The first impression I got after seeing "Water" by
Deepa Mehta was that is a beautifully made sad film.
Mehta has brought out the wretchedness of the
existence of the widows in the Ashrams of Varanasi
in a manner that is so gutwrenching. My first words
as the end credits rolled were "thank god I live in
modern times." Cinematograhically also the movie
lacked color -- everything was either black or white
mostly -- reinforcing the stark and austere life of
the widows.
The acting and actors were superb. Seema Biswas (Bandit Queen) did not fail to amaze in the role of Shakuntala, the aging widow, stern yet compassionate, honest enought to confess that she is not free from desire to her priest, for whom she may feel a forbidden love, her crushed face a picture of misery when she asks the child widow "how do I look" and gets the blunt answer "old."
Unlike the mainstream reviews that raved about the child actor who plays Chuyia, I wasn't too enamoured by her acting. Lisa Ray was a good choice, being relatively unknown and fresh-faced. A big Bollywood name would have been a distraction. There was real chemistry between her (in the role of the young widow Kalyani) and her lover (John Abraham). The latter is a good-looking hunk and should be eyeing Hollywood if he hasn't already.
What I found grating about the movie were several
obvious directorial goofs and the heavy handed
political statement in the end. The goofs involved
inverted swastikas on the ashram walls, a wedding
ceremony (that too a South Indian one) on the burning
ghats of Varanasi (called Rawalpur in the movie but
very obviously a north Indian town) within sight of a
burning pyre, and the mother of all goofs, widows
playing Holi. Even masala director Ramesh Sippy knew
better in his megabuster "Sholay" where the widow
(played by Jaya Bhaduri) cannot not participate in the
Holi revelry -- "Holi ke din dil mil jaate hain."
Finally, why did I get the feeling that DM was playing to North American and western audineces? The film ends with a statement informing the audience that according to the 2001 Indian Census there are 34 million widows living in India today. What was the purpose? To tell that the 34 million widows in 2006 suffer the same fate as the widows in the ashram did in 1938? Besides, widow ashrams, bad as they were, were not for all widows. They were for mainly poor Brahmin widows whose families could/would not care for them. Also they were mostly from eastern India.
I don't want to trivialize the agony of the widows in the ashrams -- it was real, but to make it seem that it happens all over India and in all castes, communities, regions, IMO, is pure dishonesty. I don't know of any such ashrams in South India. Besides, women of the "working" castes -- now called Schedule Castes and OBCs -- were known to have remarried after being widowed or divorced. I couldn't help thinking of Satyajit Ray and Mrinal Sen whose movies so eloquently depicted misery and societal dysfunction that they didn't need to insert statistics for shock effect.
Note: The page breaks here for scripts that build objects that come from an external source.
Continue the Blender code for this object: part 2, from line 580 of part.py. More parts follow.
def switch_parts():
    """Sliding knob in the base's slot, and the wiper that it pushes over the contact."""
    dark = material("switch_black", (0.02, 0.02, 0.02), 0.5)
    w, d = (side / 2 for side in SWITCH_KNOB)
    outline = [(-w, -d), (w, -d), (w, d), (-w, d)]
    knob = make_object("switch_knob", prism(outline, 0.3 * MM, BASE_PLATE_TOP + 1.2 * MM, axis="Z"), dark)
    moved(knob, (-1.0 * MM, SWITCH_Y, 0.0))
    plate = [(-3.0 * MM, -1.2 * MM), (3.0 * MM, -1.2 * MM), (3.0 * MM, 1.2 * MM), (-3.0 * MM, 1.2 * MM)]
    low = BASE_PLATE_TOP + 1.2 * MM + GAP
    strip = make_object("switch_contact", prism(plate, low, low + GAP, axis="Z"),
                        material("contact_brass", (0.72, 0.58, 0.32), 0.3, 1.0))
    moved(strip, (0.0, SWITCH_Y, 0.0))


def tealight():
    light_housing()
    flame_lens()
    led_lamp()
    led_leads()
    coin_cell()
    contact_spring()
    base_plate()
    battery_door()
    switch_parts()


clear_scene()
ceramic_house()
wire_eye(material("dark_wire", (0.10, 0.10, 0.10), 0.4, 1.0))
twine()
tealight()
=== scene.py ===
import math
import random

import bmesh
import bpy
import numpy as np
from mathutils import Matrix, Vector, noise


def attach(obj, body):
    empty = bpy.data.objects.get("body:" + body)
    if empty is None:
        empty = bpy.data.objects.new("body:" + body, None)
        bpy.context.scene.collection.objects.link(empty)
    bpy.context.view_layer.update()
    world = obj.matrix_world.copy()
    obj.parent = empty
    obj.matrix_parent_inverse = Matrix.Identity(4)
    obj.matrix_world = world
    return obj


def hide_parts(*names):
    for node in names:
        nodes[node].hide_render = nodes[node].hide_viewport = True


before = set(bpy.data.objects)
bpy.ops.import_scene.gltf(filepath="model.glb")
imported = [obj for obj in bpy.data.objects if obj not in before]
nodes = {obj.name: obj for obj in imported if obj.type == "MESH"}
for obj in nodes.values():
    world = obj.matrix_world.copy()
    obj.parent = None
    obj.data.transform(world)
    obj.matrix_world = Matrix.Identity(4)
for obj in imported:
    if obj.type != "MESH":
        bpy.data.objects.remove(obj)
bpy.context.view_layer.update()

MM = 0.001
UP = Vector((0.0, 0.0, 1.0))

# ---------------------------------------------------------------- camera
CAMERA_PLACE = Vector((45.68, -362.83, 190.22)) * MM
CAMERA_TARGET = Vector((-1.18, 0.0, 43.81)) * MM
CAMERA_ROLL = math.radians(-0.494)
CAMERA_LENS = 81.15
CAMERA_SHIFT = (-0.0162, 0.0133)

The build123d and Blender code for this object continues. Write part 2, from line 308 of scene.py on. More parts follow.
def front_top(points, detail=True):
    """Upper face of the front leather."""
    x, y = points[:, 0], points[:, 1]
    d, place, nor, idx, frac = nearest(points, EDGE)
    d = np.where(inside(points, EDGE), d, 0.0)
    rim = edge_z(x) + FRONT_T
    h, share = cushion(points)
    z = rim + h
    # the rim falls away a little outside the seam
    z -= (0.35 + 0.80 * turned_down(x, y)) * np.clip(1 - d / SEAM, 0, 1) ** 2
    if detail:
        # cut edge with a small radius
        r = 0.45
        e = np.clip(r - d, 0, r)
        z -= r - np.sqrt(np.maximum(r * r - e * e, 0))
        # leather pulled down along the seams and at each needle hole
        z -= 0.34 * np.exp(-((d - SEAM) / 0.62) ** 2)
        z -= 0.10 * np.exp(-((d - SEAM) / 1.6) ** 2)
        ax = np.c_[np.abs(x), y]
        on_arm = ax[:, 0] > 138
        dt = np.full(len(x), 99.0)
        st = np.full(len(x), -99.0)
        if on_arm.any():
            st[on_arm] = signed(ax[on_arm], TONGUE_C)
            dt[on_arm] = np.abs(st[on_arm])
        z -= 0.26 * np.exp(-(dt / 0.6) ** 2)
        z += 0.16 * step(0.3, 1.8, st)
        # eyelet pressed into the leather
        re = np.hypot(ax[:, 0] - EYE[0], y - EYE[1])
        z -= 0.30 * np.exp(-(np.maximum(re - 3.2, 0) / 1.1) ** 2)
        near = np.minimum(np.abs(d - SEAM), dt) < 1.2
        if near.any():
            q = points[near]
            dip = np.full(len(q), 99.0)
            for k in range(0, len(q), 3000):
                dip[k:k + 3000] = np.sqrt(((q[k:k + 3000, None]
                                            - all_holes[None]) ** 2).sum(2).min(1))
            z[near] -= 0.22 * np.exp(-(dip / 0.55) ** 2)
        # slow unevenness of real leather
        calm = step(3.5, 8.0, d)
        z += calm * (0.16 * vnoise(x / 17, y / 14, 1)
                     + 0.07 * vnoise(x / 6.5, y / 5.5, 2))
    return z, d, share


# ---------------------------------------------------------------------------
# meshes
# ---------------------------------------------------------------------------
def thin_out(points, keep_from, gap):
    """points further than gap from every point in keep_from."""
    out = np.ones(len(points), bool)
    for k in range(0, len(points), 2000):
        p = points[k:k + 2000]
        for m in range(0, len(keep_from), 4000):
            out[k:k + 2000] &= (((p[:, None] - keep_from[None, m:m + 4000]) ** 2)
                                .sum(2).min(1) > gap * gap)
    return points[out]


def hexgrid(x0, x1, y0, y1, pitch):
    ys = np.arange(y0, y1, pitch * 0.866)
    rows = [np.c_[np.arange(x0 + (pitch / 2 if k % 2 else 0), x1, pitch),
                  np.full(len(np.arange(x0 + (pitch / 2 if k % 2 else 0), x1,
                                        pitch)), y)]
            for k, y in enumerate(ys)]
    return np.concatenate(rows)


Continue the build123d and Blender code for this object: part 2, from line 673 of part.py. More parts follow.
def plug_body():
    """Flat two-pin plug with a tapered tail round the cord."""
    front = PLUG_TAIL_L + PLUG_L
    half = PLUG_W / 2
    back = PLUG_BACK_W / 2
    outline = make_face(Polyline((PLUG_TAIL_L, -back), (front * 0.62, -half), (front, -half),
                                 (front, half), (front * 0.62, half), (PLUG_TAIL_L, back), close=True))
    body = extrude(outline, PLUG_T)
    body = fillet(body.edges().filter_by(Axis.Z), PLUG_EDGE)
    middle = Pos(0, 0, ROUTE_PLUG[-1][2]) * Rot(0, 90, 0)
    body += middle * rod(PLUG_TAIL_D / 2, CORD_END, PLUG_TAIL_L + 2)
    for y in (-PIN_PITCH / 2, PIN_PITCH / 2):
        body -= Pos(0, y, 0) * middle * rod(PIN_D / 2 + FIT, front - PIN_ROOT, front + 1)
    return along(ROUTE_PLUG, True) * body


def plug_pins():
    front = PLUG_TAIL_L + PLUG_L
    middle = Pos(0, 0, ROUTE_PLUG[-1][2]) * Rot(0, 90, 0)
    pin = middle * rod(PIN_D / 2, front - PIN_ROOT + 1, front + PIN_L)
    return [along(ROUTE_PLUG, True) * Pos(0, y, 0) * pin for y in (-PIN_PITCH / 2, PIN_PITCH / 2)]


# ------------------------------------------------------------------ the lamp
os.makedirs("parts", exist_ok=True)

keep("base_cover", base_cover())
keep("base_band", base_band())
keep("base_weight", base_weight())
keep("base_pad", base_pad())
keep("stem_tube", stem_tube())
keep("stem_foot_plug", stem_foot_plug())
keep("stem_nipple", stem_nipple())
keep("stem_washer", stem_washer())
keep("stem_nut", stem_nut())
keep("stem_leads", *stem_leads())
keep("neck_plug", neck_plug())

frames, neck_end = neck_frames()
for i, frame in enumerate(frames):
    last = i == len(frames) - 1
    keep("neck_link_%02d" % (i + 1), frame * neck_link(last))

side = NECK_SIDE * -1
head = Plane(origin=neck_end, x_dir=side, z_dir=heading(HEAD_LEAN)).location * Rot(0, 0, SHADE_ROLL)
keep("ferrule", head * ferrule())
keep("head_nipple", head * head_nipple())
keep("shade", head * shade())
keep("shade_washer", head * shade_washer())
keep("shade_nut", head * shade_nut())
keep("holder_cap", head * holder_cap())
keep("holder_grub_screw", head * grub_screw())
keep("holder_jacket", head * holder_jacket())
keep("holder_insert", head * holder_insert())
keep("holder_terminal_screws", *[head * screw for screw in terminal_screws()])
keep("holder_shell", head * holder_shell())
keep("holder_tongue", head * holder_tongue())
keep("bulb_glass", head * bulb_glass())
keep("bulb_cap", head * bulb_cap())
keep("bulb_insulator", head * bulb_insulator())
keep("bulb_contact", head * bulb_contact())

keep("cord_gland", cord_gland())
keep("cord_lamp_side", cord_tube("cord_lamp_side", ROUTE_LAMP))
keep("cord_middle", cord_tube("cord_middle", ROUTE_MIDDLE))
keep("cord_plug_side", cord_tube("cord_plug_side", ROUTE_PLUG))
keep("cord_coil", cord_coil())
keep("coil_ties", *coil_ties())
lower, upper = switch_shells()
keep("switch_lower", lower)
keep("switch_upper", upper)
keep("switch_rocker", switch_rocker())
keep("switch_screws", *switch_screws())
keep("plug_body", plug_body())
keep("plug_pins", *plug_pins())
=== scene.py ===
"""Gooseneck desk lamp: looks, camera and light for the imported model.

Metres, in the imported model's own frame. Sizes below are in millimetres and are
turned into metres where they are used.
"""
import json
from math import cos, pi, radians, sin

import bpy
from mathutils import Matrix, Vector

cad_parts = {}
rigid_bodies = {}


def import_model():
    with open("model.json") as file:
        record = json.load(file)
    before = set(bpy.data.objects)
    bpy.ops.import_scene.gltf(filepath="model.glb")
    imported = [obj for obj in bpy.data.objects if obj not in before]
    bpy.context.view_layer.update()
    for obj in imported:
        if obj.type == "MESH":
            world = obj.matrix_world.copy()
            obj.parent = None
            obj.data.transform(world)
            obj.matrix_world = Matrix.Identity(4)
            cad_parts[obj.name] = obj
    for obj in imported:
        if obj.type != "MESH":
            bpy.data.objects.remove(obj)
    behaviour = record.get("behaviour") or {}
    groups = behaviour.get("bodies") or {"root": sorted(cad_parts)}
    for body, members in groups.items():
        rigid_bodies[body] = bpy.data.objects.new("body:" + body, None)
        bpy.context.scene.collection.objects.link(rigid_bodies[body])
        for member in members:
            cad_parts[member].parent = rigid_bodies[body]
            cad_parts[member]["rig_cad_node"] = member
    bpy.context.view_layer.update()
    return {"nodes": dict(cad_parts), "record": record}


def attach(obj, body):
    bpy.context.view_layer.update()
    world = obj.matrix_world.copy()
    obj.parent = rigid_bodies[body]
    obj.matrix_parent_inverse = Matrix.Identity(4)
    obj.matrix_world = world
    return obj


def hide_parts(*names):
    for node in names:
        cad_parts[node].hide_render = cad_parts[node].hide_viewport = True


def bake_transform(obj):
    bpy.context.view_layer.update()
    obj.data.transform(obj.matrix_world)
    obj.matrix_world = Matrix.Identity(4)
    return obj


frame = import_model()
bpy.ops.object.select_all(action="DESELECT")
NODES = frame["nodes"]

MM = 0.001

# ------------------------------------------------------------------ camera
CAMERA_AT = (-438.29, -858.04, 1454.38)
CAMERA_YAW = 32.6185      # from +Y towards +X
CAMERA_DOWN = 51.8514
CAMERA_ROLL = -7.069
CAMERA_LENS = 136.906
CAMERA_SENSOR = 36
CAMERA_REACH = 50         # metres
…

My feeling that the movie was meant for a less informed (about India) audience turned out right when my American campanion, with whom I saw the movie, remarked "So sad that 34 million women are suffering like this."
-- Shipra Mandal
Film description: Set in 1938 Colonial India, against Mahatma Gandhi's rise to power, the story begins when eight-year-old Chuyia is widowed and sent to a home where Hindu widows must live in penitence. Chuyia’s feisty presence affects the lives of the other residents, including a young widow, who falls for a Gandhian idealist.